The frantic search for reliable laundry services

The City Bonds Robbery (as the incident came to be known) went ahead as planned on an innocuous spring morning in May 1990. The idea was to make the theft look like the work of a petty criminal lacking the means to make practical use of the bonds.

Despite this, the syndicate actually behind the robbery also knew that they were in a race against time. They hoped to launder the bonds before financial authorities in London would be inclined to cancel them, essentially rendering them worthless.

The initial plan was to send the bonds to Zürich. After this was deemed to no longer be practical, the certificates (301 in all) were divided up and scattered across multiple places. The New York mafia was seemingly happy to help, as was a certain Pablo Escobar…
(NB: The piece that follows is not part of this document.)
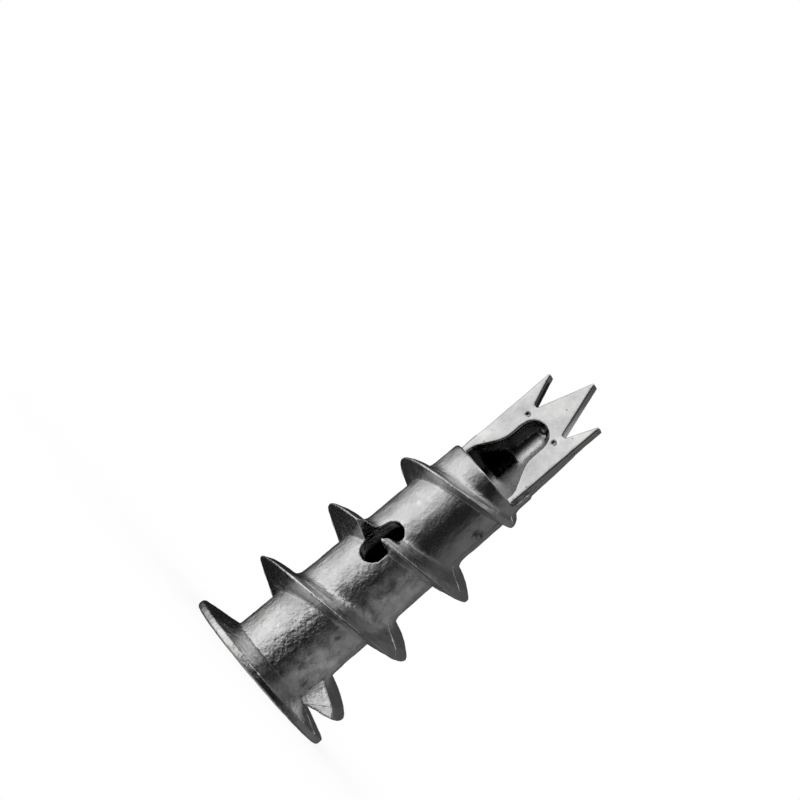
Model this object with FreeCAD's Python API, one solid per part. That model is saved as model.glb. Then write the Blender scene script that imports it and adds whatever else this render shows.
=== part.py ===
"""Self-drilling plasterboard anchor: one zinc die casting, in millimetres.

The anchor stands on its flange. The origin is the centre of the flange's outer
face, and +Z runs along the axis to the drilling tip. The casting's parting
plane is XZ, and the open side of the tip looks along -Y.
"""
import FreeCAD
import Part
import os
from math import cos, pi, radians, sin, tan
from FreeCAD import Vector

# Flange and tube
overall_length = 32.0
flange_diameter = 13.2
rim_thickness = 0.6
flange_cone_height = 0.82
rim_rounding = 0.12
tube_diameter_at_flange = 7.2
tube_diameter_at_end = 6.52
tube_end = 21.75
tube_end_chamfer = 0.2

# Screw bore and cross recess in the flange
bore_diameter = 4.0
bore_mouth_chamfer = 0.3
recess_span = 6.0
recess_wing_width = 1.2
recess_depth = 3.6
recess_half_angle = 13.25

# Coarse thread: a tall thin ridge that starts and ends on the casting
thread_pitch = 6.17
thread_start_height = 2.3
thread_start_radius = 6.45
thread_crest_draft = 0.049
thread_crest_width = 0.36
crest_bevel_width = 0.24
crest_bevel_depth = 0.7
flank_angle_along_pull = 9.0
flank_angle_at_parting = 19.0
root_fillet = 0.9
fillet_strips = 4
root_sink = 0.03
thread_turns = 3.15
thread_fall_start = 14.5
thread_fall = 0.086
thread_end_fade_angle = 60.0
thread_end_crest_height = 0.12
thread_root_depth = 0.45
section_step = 22.5

# Core windows through the wall, and the gap that the front one leaves in the ridge
window_height = 13.03
window_length = 3.66
window_width = 1.85
ridge_gap_wide_side = 1.5
ridge_gap_narrow_side = 0.7

# Drilling tip: a half-round back, and a blade that ends in three points
blade_width = 5.94
blade_thickness = 0.92
shoulder_diameter = 6.4
shoulder_end = 23.2
back_diameter_at_shoulder = 6.16
back_diameter_at_end = 5.8
back_end = 27.9
back_end_slope = 50.0
side_point_height = 30.15
side_point_flat = 0.16
middle_point_flat = 0.18
notch_height = 27.5
notch_offset = 1.62
notch_root_radius = 0.16

# Scoop that opens the bore to the front of the tip, and narrows to a channel
scoop_diameter = 4.9
scoop_straight = 0.75
scoop_cone_length = 2.1
scoop_entry_blend = 1.1
scoop_exit_blend = 2.4
channel_diameter = 2.54
channel_end = 27.45
dimple_diameter = 0.36
dimple_depth = 0.16
dimple_height = 27.0
dimple_offset = 1.54

axis = Vector(0, 0, 1)
front_face = -blade_thickness / 2
clear_length = 2 * overall_length
clear_radius = flange_diameter


def tube_radius(height):
    """Outer radius of the tapered tube at a height above the flange's outer face."""
    share = height / tube_end
    return (tube_diameter_at_flange + (tube_diameter_at_end - tube_diameter_at_flange) * share) / 2


def in_section(radius, height):
    """A point of a turned outline, in the XZ plane."""
    return Vector(radius, 0, height)


def turned(edges):
    """The solid that a closed outline in the XZ plane sweeps about Z."""
    return Part.Face(Part.Wire(edges)).revolve(Vector(0, 0, 0), axis, 360)


def straight_edges(points):
    """The edges that join points in turn."""
    return [Part.LineSegment(start, end).toShape() for start, end in zip(points, points[1:])]


def rounded_corner(before, corner, after, radius):
    """The arc of a radius that is tangent to both runs of a corner."""
    back = (before - corner).normalize()
    onward = (after - corner).normalize()
    half_angle = back.getAngle(onward) / 2
    bisector = (back + onward).normalize()
    start = corner + back * (radius / tan(half_angle))
    end = corner + onward * (radius / tan(half_angle))
    middle = corner + bisector * (radius / sin(half_angle) - radius)
    return Part.Arc(start, middle, end)


def block(x_range, y_range, z_range):
    """A box between three pairs of limits."""
    (x_low, x_high), (y_low, y_high), (z_low, z_high) = x_range, y_range, z_range
    return Part.makeBox(x_high - x_low, y_high - y_low, z_high - z_low, Vector(x_low, y_low, z_low))


# Flange and tube: one turned shape, with the flange's back sloping to the tube
def flange_and_tube():
    rim = flange_diameter / 2
    cone_top = rim_thickness + flange_cone_height
    chamfer_start = tube_end - tube_end_chamfer
    points = [
        in_section(0, 0),
        in_section(rim - rim_rounding, 0),
        in_section(rim, rim_rounding),
        in_section(rim, rim_thickness - rim_rounding),
        in_section(rim - rim_rounding, rim_thickness),
        in_section(tube_radius(cone_top), cone_top),
        in_section(tube_radius(chamfer_start), chamfer_start),
        in_section(tube_radius(tube_end) - tube_end_chamfer / 2, tube_end),
        in_section(0, tube_end),
        in_section(0, 0),
    ]
    return turned(straight_edges(points))


# Coarse thread: thin where the mould halves pull away, and thicker towards their parting plane
def crest_radius(height, angle):
    """Crest radius: a gentle draft, a quicker fall near the tip, and a faded end."""
    radius = thread_start_radius - thread_crest_draft * (height - thread_start_height)
    radius -= thread_fall * max(0.0, height - thread_fall_start) ** 1.5
    lowest = tube_radius(height) + thread_end_crest_height
    to_go = (radians(360 * thread_turns) - angle) / radians(thread_end_fade_angle)
    if to_go < 1:
        radius = lowest + (radius - lowest) * sin(to_go * pi / 2)
    return radius


def flank_angle(angle):
    """How far a flank leans at an angle about Z: most at the parting plane, with a crease there."""
    share = 1 - abs(sin(angle))
    return radians(flank_angle_along_pull + (flank_angle_at_parting - flank_angle_along_pull) * share)


def ridge_section(angle):
    """The closed outline of the ridge in the half plane at an angle about Z."""
    height = thread_start_height + thread_pitch * angle / (2 * pi)
    crest = crest_radius(height, angle)
    foot = tube_radius(min(height, tube_end)) - root_sink
    root = foot - thread_root_depth
    outward = Vector(cos(angle), sin(angle), 0)
    crest_reach = thread_crest_width / 2
    foot_reach = crest_reach + (crest - foot) * tan(flank_angle(angle))
    fillet = min(root_fillet, 0.7 * (crest - foot))
    bevel = min(crest_bevel_depth, 0.3 * (crest - foot))
    bevel_reach = crest_reach + bevel * tan(flank_angle(angle))

    def place(radius, reach):
        return outward * radius + axis * (height + reach)

    fillet_arc = rounded_corner(place(crest, crest_reach), place(foot, foot_reach),
                                place(foot, foot_reach + fillet), fillet)
    fillet_points = fillet_arc.toShape().discretize(fillet_strips + 1)
    under_fillet = fillet_points[-1] - outward * thread_root_depth
    return Part.Wire(straight_edges([
        under_fillet,
        place(root, -foot_reach),
        place(foot, -foot_reach),
        place(crest, -crest_reach),
        place(crest, crest_reach - crest_bevel_width),
        place(crest - bevel, bevel_reach),
        *fillet_points,
        under_fillet,
    ]))


def thread_ridges():
    """One lofted solid for each half turn, from parting plane to parting plane."""
    end_angle = 2 * pi * thread_turns
    ridges = []
    start = 0.0
    while end_angle - start > radians(section_step) / 2:
        end = min(start + pi, end_angle)
        steps = max(2, round((end - start) / radians(section_step)))
        sections = [ridge_section(start + (end - start) * step / steps) for step in range(steps + 1)]
        ridges.append(Part.makeLoft(sections, True, False))
        start = end
    return ridges


# Drilling tip: the tube's back half runs on under the blade and ends in a slope
def tip_back():
    shoulder = shoulder_diameter / 2
    back_at_shoulder = back_diameter_at_shoulder / 2
    back = back_diameter_at_end / 2
    start = tube_end - thread_root_depth
    points = [
        in_section(0, start),
        in_section(shoulder, start),
        in_section(shoulder, shoulder_end),
        in_section(back_at_shoulder, shoulder_end + (shoulder - back_at_shoulder)),
        in_section(back, back_end),
        in_section(0, back_end),
        in_section(0, start),
    ]
    front_half = block((-clear_radius, clear_radius), (-clear_radius, 0), (0, clear_length))
    slope_run = back / tan(radians(back_end_slope))
    slope_points = [
        Vector(0, blade_thickness / 2, back_end),
        Vector(0, blade_thickness / 2 + back, back_end - slope_run),
        Vector(0, clear_radius, back_end - slope_run),
        Vector(0, clear_radius, clear_length),
        Vector(0, blade_thickness / 2, clear_length),
        Vector(0, blade_thickness / 2, back_end),
    ]
    slope = Part.Face(Part.makePolygon(slope_points)).extrude(Vector(clear_length, 0, 0))
    slope.translate(Vector(-clear_length / 2, 0, 0))
    return turned(straight_edges(points)).cut([front_half, slope])


def blade():
    """The flat blade with two V notches, which leave a long middle point and two side points."""
    side = blade_width / 2
    start = tube_end - thread_root_depth
    edges = []
    for hand in (1, -1):
        side_foot = Vector(hand * side, 0, start)
        side_corner = Vector(hand * side, 0, side_point_height)
        side_point = Vector(hand * (side - side_point_flat), 0, side_point_height)
        notch = Vector(hand * notch_offset, 0, notch_height)
        middle_point = Vector(hand * middle_point_flat / 2, 0, overall_length)
        root_arc = rounded_corner(side_point, notch, middle_point, notch_root_radius)
        edges += straight_edges([Vector(0, 0, start), side_foot, side_corner, side_point, root_arc.StartPoint])
        edges += [root_arc.toShape()]
        edges += straight_edges([root_arc.EndPoint, middle_point, Vector(0, 0, overall_length)])
    outline = Part.Wire(Part.sortEdges(edges)[0])
    plate = Part.Face(outline).extrude(Vector(0, blade_thickness, 0))
    plate.translate(Vector(0, front_face, 0))
    return plate


# What is hollow: bore, scoop, windows, recess and two dimples
def bore():
    """The straight bore, with a chamfer at its mouth in the flange."""
    radius = bore_diameter / 2
    mouth = radius + bore_mouth_chamfer
    points = [
        in_section(0, -bore_mouth_chamfer),
        in_section(mouth + bore_mouth_chamfer, -bore_mouth_chamfer),
        in_section(radius, bore_mouth_chamfer),
        in_section(radius, tube_end + scoop_straight / 2),
        in_section(0, tube_end + scoop_straight / 2),
        in_section(0, -bore_mouth_chamfer),
    ]
    return turned(straight_edges(points))


def scoop():
    """The turned hollow of the tip: a wide mouth, a cone, and a channel with a round end."""
    wide = scoop_diameter / 2
    narrow = channel_diameter / 2
    cone_start = tube_end + scoop_straight
    cone_end = cone_start + scoop_cone_length
    ball_centre = channel_end - narrow
    mouth = in_section(wide, tube_end)
    entry = in_section(wide, cone_start)
    leave = in_section(narrow, cone_end)
    channel_top = in_section(narrow, ball_centre)
    entry_arc = rounded_corner(mouth, entry, leave, scoop_entry_blend)
    exit_arc = rounded_corner(entry, leave, channel_top, scoop_exit_blend)
    ball_middle = in_section(narrow * cos(pi / 4), ball_centre + narrow * sin(pi / 4))
    ball_arc = Part.Arc(channel_top, ball_middle, in_section(0, channel_end))
    edges = straight_edges([in_section(0, channel_end), in_section(0, tube_end), mouth, entry_arc.StartPoint])
    edges += [entry_arc.toShape(), Part.LineSegment(entry_arc.EndPoint, exit_arc.StartPoint).toShape()]
    edges += [exit_arc.toShape(), Part.LineSegment(exit_arc.EndPoint, channel_top).toShape()]
    return turned(edges + [ball_arc.toShape()])


def windows():
    """A round-ended slot through both walls, and the gap that its core leaves in the ridge."""
    end_radius = window_width / 2
    end_offset = window_length / 2 - end_radius
    span = clear_radius * 2
    slot = block((-end_radius, end_radius), (-clear_radius, clear_radius),
                 (window_height - end_offset, window_height + end_offset))
    ends = [
        Part.makeCylinder(end_radius, span, Vector(0, -clear_radius, window_height + offset), Vector(0, 1, 0))
        for offset in (-end_offset, end_offset)
    ]
    gap_foot = -tube_radius(window_height) + thread_root_depth
    gap_mouth = -thread_start_radius
    gap_points = [
        Vector(-end_radius, gap_foot, 0),
        Vector(-ridge_gap_wide_side, gap_mouth, 0),
        Vector(ridge_gap_narrow_side, gap_mouth, 0),
        Vector(end_radius, gap_foot, 0),
        Vector(-end_radius, gap_foot, 0),
    ]
    gap = Part.Face(Part.makePolygon(gap_points)).extrude(Vector(0, 0, window_length))
    gap.translate(Vector(0, 0, window_height - window_length / 2))
    return slot.fuse(ends), gap


def cross_recess():
    """A cross for a screwdriver, whose wings narrow with depth."""
    mouth = recess_span / 2
    floor = mouth - recess_depth * tan(radians(recess_half_angle))
    cone = Part.makeCone(mouth, floor, recess_depth)
    half_width = recess_wing_width / 2
    wings = block((-mouth, mouth), (-half_width, half_width), (0, recess_depth))
    cross = wings.fuse(block((-half_width, half_width), (-mouth, mouth), (0, recess_depth)))
    cross.rotate(Vector(0, 0, 0), axis, 45)
    return cross.common(cone)


def dimples():
    """Two small marks of the mould beside the end of the channel."""
    return [
        Part.makeCylinder(dimple_diameter / 2, dimple_depth,
                          Vector(hand * dimple_offset, front_face, dimple_height), Vector(0, 1, 0))
        for hand in (1, -1)
    ]


# The whole casting
def anchor_body():
    slot, gap = windows()
    ridges = [ridge.cut(gap) for ridge in thread_ridges()]
    solid = flange_and_tube().fuse(ridges + [tip_back(), blade()])
    return solid.cut([bore(), scoop(), slot, cross_recess()] + dimples())


if __name__ == "__main__":
    os.makedirs("parts", exist_ok=True)
    anchor_body().exportStep("parts/anchor_body.step")
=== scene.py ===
import bpy
import bmesh
import math
from mathutils import Matrix, Vector


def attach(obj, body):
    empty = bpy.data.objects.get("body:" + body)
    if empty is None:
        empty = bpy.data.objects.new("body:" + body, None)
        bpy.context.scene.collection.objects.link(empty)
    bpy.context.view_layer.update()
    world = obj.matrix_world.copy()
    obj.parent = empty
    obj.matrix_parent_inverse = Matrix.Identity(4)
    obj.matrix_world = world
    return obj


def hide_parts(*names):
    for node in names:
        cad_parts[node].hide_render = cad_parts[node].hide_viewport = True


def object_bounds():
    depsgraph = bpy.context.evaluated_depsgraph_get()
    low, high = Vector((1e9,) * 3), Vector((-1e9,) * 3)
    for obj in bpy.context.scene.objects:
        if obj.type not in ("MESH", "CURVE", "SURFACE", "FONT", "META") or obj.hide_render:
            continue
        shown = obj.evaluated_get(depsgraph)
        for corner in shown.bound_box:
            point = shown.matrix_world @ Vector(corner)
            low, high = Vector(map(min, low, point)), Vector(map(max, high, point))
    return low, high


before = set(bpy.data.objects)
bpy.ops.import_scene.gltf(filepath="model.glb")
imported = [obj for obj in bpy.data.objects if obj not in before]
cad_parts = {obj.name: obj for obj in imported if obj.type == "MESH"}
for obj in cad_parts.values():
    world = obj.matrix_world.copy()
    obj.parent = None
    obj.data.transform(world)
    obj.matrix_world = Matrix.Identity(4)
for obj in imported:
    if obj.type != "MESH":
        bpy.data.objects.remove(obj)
cad_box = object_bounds()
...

How the New York mafia and Pablo Escobar were involved

The New York mafia was interested in taking some of these bonds off the British syndicate’s hands. Mark Osborne, a US-based, struck-off bond dealer, agreed to act as a middleman between these two crime bodies.

To this end, he went to a New York bar to deliver ten bonds to Tony Dipino, a mafioso — or so Osborne thought. Dipino was actually an undercover FBI agent, and surreptitiously gathered all the information he needed to arrest Osborne.

As for Pablo Escobar, he was allegedly sent some of the bonds, but never actually got his hands on them. According to Clifford Thurlow, author of How to Rob the Bank of England, they were concealed in two telephone books sent to an address in Peru, where Escobar was set to collect them. Before that could happen, the bonds were intercepted by customs in Miami.

Escobar was known to be fond of bonds, and used them to fund the acquisition of rare animals for his private zoo. This was located at his Hacienda Nápoles estate, which was demolished after Escobar’s death in 1993. The land near the former estate has continued to harbour hippos descended from Escobar’s pets.

The aftermath of the City bonds robbery

Under pressure from the FBI, Osborne agreed to snitch on his comrades striving to launder their ill-gotten gains from the Bank of England. Nonetheless, only Keith Cheeseman was convicted for the part he played in the robbery.

Pablo Escobar’s involvement has attracted little attention even to this day. He did, though, meet a grisly end less than four years after the City bonds robbery. After escaping a Colombian prison in 1992, he was doggedly pursued by law enforcement and eventually shot dead on a Medellín rooftop.